Task prompt: Quote every line below exactly as it reads.

Data block:
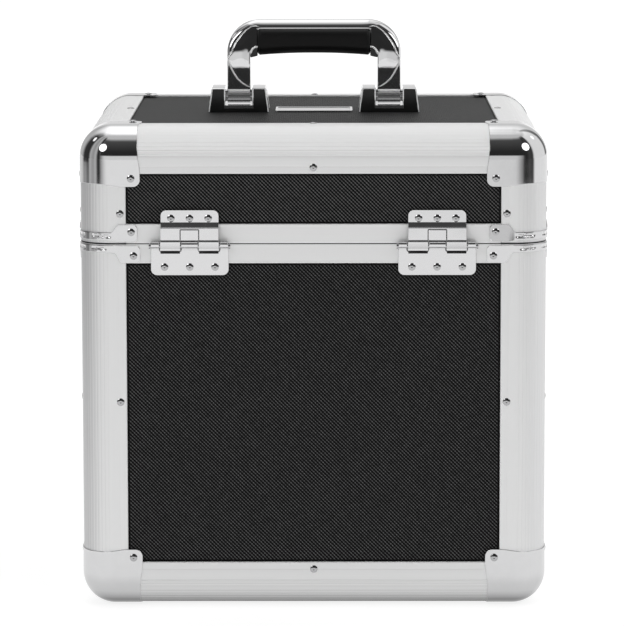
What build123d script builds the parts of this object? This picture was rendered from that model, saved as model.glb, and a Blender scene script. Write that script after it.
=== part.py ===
"""Record carrying case: aluminium-edged body and hinged lid, with a folding carrying handle.

Frame: millimetres, +Z up, origin at the bottom centre, hinge side facing -Y, latch side facing +Y.
Rest pose: lid shut, handle upright, latches closed.
"""

import os
from math import cos, radians, sin

from build123d import *

os.makedirs("parts", exist_ok=True)

# ---- driving dimensions ----
width = 360.0  # outer width over the extrusions, X
depth = 340.0  # outer depth over the extrusions, Y
top_z = 376.0  # outer top face of the lid extrusions
cap_thk = 1.15  # corner cap sheet
gap = 0.05  # assembly gap between cap sheet and extrusion
base_z = cap_thk + gap  # outer bottom face of the extrusions, so the caps touch z = 0
leg = 36.0  # extrusion leg, measured from the outer corner
corner_r = 25.0  # outer rounding of every extrusion
skin = 1.6  # outer wall of the extrusions
slot = 7.0  # panel slot
inner = 1.4  # inner wall of the extrusions
wall = skin + slot + inner
slot_end = 25.8  # the panel slot stops here, from the outer corner
panel_thk = 6.9
panel_in = skin + gap  # outer panel face, below the extrusion face
panel_end = 26.0  # panel edge, from the outer corner
seam_body = 286.0  # top of the body rim
seam_lid = 286.5  # underside of the lid rim
rim_body_z = 271.0  # lower edge of the body rim leg
rim_lid_z = 301.5  # upper edge of the lid rim leg
cap_leg = 46.5  # corner cap leg, from the extrusion's outer faces
rivet_r = 2.95  # rivet head radius
rivet_rim = 0.35  # upright rim under the rivet's dome
rivet_h = 1.2  # rivet head height
shank_r = 1.6
hole_r = 1.65
lining = 3.0

hinge_x = 95.0  # hinge and latch centres, left and right
pin_r = 1.6
pin_out = 5.0  # hinge pin axis, out from the back face
pin_z = 285.0
barrel_r = 2.7
hook_in = pin_r + 0.05
hook_out = 3.1

handle_x = 60.5  # leg centres
leg_w = 18.6
handle_top = 448.0
pivot_z = 388.5
axle_r = 3.0
bracket_d = 40.0
bracket_w = 48.4
bracket_top = 396.0
notch_w = 21.6
sill_z = 380.0

latch_p1 = (8.0, 262.0)  # lever pivot: out from the front face, height
latch_p2 = (8.0, 251.0)  # hook pivot on the lever

hx, hy = width / 2, depth / 2
in_x, in_y = hx - leg - 0.1, hy - leg - 0.1  # square-cut extrusion ends
floor_z = base_z + panel_in + panel_thk


# ---- helpers ----
def on_face(face, a, b, out=0.0):
    """A location on an outer face, its z axis pointing out of the case."""
    if face == "back":
        return Plane((a, -hy - out, b), x_dir=(1, 0, 0), z_dir=(0, -1, 0)).location
    if face == "front":
        return Plane((a, hy + out, b), x_dir=(-1, 0, 0), z_dir=(0, 1, 0)).location
    if face == "left":
        return Plane((-hx - out, a, b), x_dir=(0, -1, 0), z_dir=(-1, 0, 0)).location
    if face == "right":
        return Plane((hx + out, a, b), x_dir=(0, 1, 0), z_dir=(1, 0, 0)).location
    return Plane((a, b, top_z + out), x_dir=(1, 0, 0), z_dir=(0, 0, 1)).location


def make_rivet(out):
    """A domed blind rivet whose head sits `out` above the extrusion face."""
    rise = rivet_h - rivet_rim
    dome = (rivet_r**2 + rise**2) / (2 * rise)
    with BuildPart() as piece:
        with Locations((0, 0, rivet_h - dome)):
            Sphere(dome)
        with BuildSketch(Plane.XY):
            Circle(rivet_r)
        extrude(amount=rivet_h + 1, mode=Mode.INTERSECT)
        with BuildSketch(Plane.XY.offset(-9.9 - out)):
            Circle(shank_r)
        extrude(amount=9.9 + out)
    return piece.part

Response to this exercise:
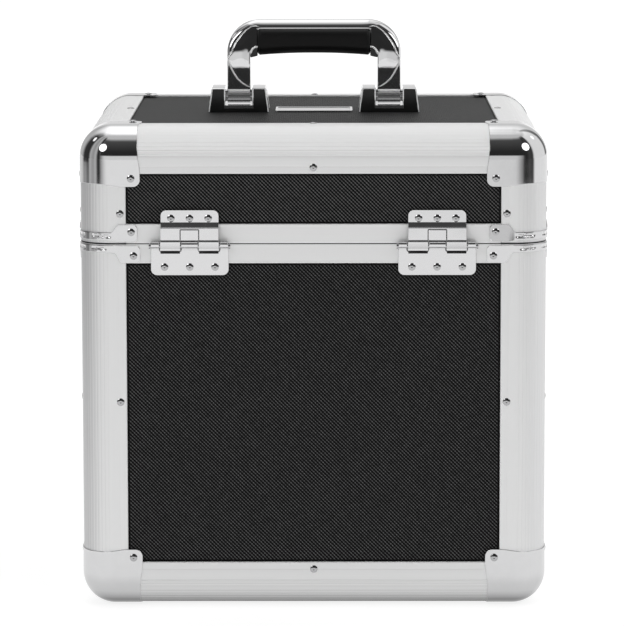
What build123d script builds the parts of this object? This picture was rendered from that model, saved as model.glb, and a Blender scene script. Write that script after it.
=== part.py ===
"""Record carrying case: aluminium-edged body and hinged lid, with a folding carrying handle.

Frame: millimetres, +Z up, origin at the bottom centre, hinge side facing -Y, latch side facing +Y.
Rest pose: lid shut, handle upright, latches closed.
"""

import os
from math import cos, radians, sin

from build123d import *

os.makedirs("parts", exist_ok=True)

# ---- driving dimensions ----
width = 360.0  # outer width over the extrusions, X
depth = 340.0  # outer depth over the extrusions, Y
top_z = 376.0  # outer top face of the lid extrusions
cap_thk = 1.15  # corner cap sheet
gap = 0.05  # assembly gap between cap sheet and extrusion
base_z = cap_thk + gap  # outer bottom face of the extrusions, so the caps touch z = 0
leg = 36.0  # extrusion leg, measured from the outer corner
corner_r = 25.0  # outer rounding of every extrusion
skin = 1.6  # outer wall of the extrusions
slot = 7.0  # panel slot
inner = 1.4  # inner wall of the extrusions
wall = skin + slot + inner
slot_end = 25.8  # the panel slot stops here, from the outer corner
panel_thk = 6.9
panel_in = skin + gap  # outer panel face, below the extrusion face
panel_end = 26.0  # panel edge, from the outer corner
seam_body = 286.0  # top of the body rim
seam_lid = 286.5  # underside of the lid rim
rim_body_z = 271.0  # lower edge of the body rim leg
rim_lid_z = 301.5  # upper edge of the lid rim leg
cap_leg = 46.5  # corner cap leg, from the extrusion's outer faces
rivet_r = 2.95  # rivet head radius
rivet_rim = 0.35  # upright rim under the rivet's dome
rivet_h = 1.2  # rivet head height
shank_r = 1.6
hole_r = 1.65
lining = 3.0

hinge_x = 95.0  # hinge and latch centres, left and right
pin_r = 1.6
pin_out = 5.0  # hinge pin axis, out from the back face
pin_z = 285.0
barrel_r = 2.7
hook_in = pin_r + 0.05
hook_out = 3.1

handle_x = 60.5  # leg centres
leg_w = 18.6
handle_top = 448.0
pivot_z = 388.5
axle_r = 3.0
bracket_d = 40.0
bracket_w = 48.4
bracket_top = 396.0
notch_w = 21.6
sill_z = 380.0

latch_p1 = (8.0, 262.0)  # lever pivot: out from the front face, height
latch_p2 = (8.0, 251.0)  # hook pivot on the lever

hx, hy = width / 2, depth / 2
in_x, in_y = hx - leg - 0.1, hy - leg - 0.1  # square-cut extrusion ends
floor_z = base_z + panel_in + panel_thk


# ---- helpers ----
def on_face(face, a, b, out=0.0):
    """A location on an outer face, its z axis pointing out of the case."""
    if face == "back":
        return Plane((a, -hy - out, b), x_dir=(1, 0, 0), z_dir=(0, -1, 0)).location
    if face == "front":
        return Plane((a, hy + out, b), x_dir=(-1, 0, 0), z_dir=(0, 1, 0)).location
    if face == "left":
        return Plane((-hx - out, a, b), x_dir=(0, -1, 0), z_dir=(-1, 0, 0)).location
    if face == "right":
        return Plane((hx + out, a, b), x_dir=(0, 1, 0), z_dir=(1, 0, 0)).location
    return Plane((a, b, top_z + out), x_dir=(1, 0, 0), z_dir=(0, 0, 1)).location


def make_rivet(out):
    """A domed blind rivet whose head sits `out` above the extrusion face."""
    rise = rivet_h - rivet_rim
    dome = (rivet_r**2 + rise**2) / (2 * rise)
    with BuildPart() as piece:
        with Locations((0, 0, rivet_h - dome)):
            Sphere(dome)
        with BuildSketch(Plane.XY):
            Circle(rivet_r)
        extrude(amount=rivet_h + 1, mode=Mode.INTERSECT)
        with BuildSketch(Plane.XY.offset(-9.9 - out)):
            Circle(shank_r)
        extrude(amount=9.9 + out)
    return piece.part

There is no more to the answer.